● **What to do**:
Extract the first line through the line containing "of stainless sheet." from the listing below, exactly as written.

--- START Information supplied ---

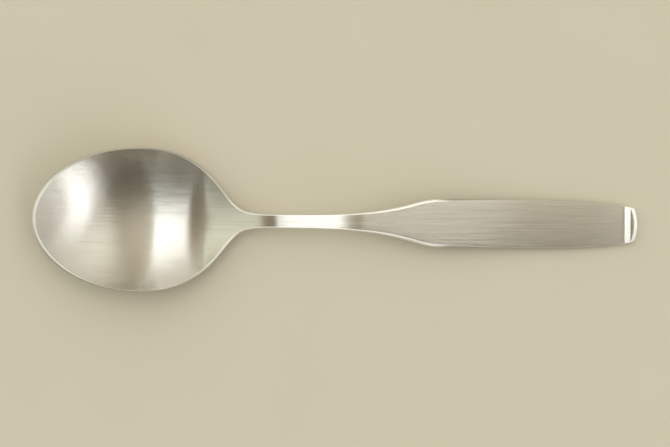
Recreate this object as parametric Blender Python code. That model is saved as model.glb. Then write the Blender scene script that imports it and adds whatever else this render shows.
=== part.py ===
"""Coffee spoon, pressed from one blank of stainless sheet.

The spoon lies on a table, bowl towards -X and handle towards +X, with the open side of the bowl up.
Stations run along the spoon in metres from the tip of the bowl. The outline gives the half width at each
station, the side line gives the height of the top face along the middle, and both faces are drawn as
heights over the outline, which is how a press tool forms the blank.
"""

import bmesh
import bpy
import numpy as np

# Outline, seen from above: lengths that follow each other from the tip of the bowl
TIP_TO_WIDEST = 0.0248
WIDEST_TO_HEEL = 0.01927
HEEL_TO_NECK = 0.0047
NECK_TO_STEM = 0.0072
STEM_LENGTH = 0.0136
STEM_TO_FLARE = 0.0180
FLARE_TO_BLADE = 0.0060
BLADE_LENGTH = 0.04643

# Outline: widths
BOWL_WIDTH = 0.0330
HEEL_WIDTH = 0.0135
NECK_WIDTH = 0.0048
STEM_WIDTH = 0.0031
FLARE_WIDTH = 0.0087
BLADE_WIDTH = 0.01116
BLADE_END_WIDTH = 0.0080
END_ARC_RADIUS = 0.0110
END_CORNER_RADIUS = 0.0012
HEEL_TAPER = -1.36
NECK_TAPER = -0.33
FLARE_TAPER = 0.285
STEM_END_TAPER = 0.035
BLADE_END_TAPER = -0.16

# Side line: heights of the top face over the table, and where they are
WIDEST_TO_DEEPEST = 0.0046
NECK_TO_BEND = 0.0057
BEND_TO_RISE = 0.0027
STEM_END_TO_CREST = 0.0055
CREST_ROUND = 0.0026
CREST_TO_FALL = 0.0032
TIP_HEIGHT = 0.0089
HEEL_HEIGHT = 0.00330
NECK_HEIGHT = 0.00476
NECK_BEND_HEIGHT = 0.00617
STEM_RISE_HEIGHT = 0.00658
CREST_NEAR_HEIGHT = 0.00762
CREST_HEIGHT = 0.00758
CREST_FAR_HEIGHT = 0.00722
FLARE_HEIGHT = 0.00594
BLADE_MIDDLE_HEIGHT = 0.00339
BLADE_FALL = -0.061

# End lip
LIP_LENGTH = 0.0042
LIP_BEND_RADIUS = 0.0090
LIP_ANGLE = np.radians(16.0)

# Roundness across: a hollow across the bowl, a slight crown across the handle
BOWL_SECTION_RADIUS = 0.0206
WIDEST_TO_SECTION_END = 0.0144
HEEL_SECTION_RADIUS = 0.0150
HANDLE_CROWN_RADIUS = 0.0700

# Sheet thickness
BOWL_THICKNESS = 0.0012
RIM_THICKNESS = 0.00095
STEM_THICKNESS = 0.0026
BLADE_THICKNESS = 0.0019
END_THICKNESS = 0.0016

# Edges: how far in from the outline the top and bottom faces end
RIM_LAND = 0.00068
SIDE_LAND = 0.00025
SIDE_LAND_TO_WIDEST = 0.0070
WIDEST_TO_SIDE_LAND_END = 0.0050
RIM_UNDERCUT = 0.00022
EDGE_ROUNDING = 0.00020
END_ROUNDING = 0.00080
UNDERSIDE_ROUNDING = 0.00045
LAND_SQUARENESS = 0.58
EDGE_SQUARENESS = 0.60

# Flats that the spoon rests on, levelled by this much
REST_WEAR = 0.00010

# Mesh
COLUMNS = 10
ROWS = 68
LIP_ROWS = 7
EDGE_STEPS = 3
TIP_CAP = 0.0045
END_CAP = 0.0037
CURVE_SAMPLES = 1400
SLOPE_STEP = 0.0001
BISECTION_LIMIT = 1e-8

STEEL_COLOUR = (0.62, 0.57, 0.49, 1.0)
STEEL_ROUGHNESS = 0.32

# Stations that the lengths above lead to
WIDEST = TIP_TO_WIDEST
HEEL = WIDEST + WIDEST_TO_HEEL
NECK = HEEL + HEEL_TO_NECK
STEM_START = NECK + NECK_TO_STEM
STEM_END = STEM_START + STEM_LENGTH
FLARE = STEM_END + STEM_TO_FLARE
BLADE_START = FLARE + FLARE_TO_BLADE
LENGTH = BLADE_START + BLADE_LENGTH
DEEPEST = WIDEST + WIDEST_TO_DEEPEST
SECTION_END = WIDEST + WIDEST_TO_SECTION_END
NECK_BEND = NECK + NECK_TO_BEND
CREST = STEM_END + STEM_END_TO_CREST
LIP_START = LENGTH - LIP_LENGTH
END_ARC_CENTRE = LENGTH - END_ARC_RADIUS


def clear_scene():
    for item in list(bpy.data.objects):
        bpy.data.objects.remove(item)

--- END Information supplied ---

● **Solution to the exercise**:
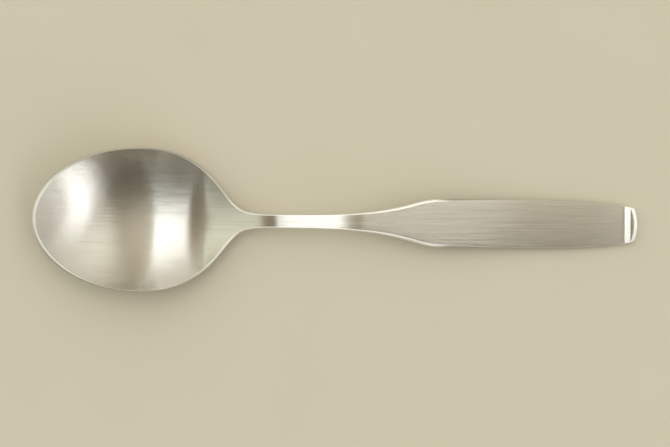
Recreate this object as parametric Blender Python code. That model is saved as model.glb. Then write the Blender scene script that imports it and adds whatever else this render shows.
=== part.py ===
"""Coffee spoon, pressed from one blank of stainless sheet.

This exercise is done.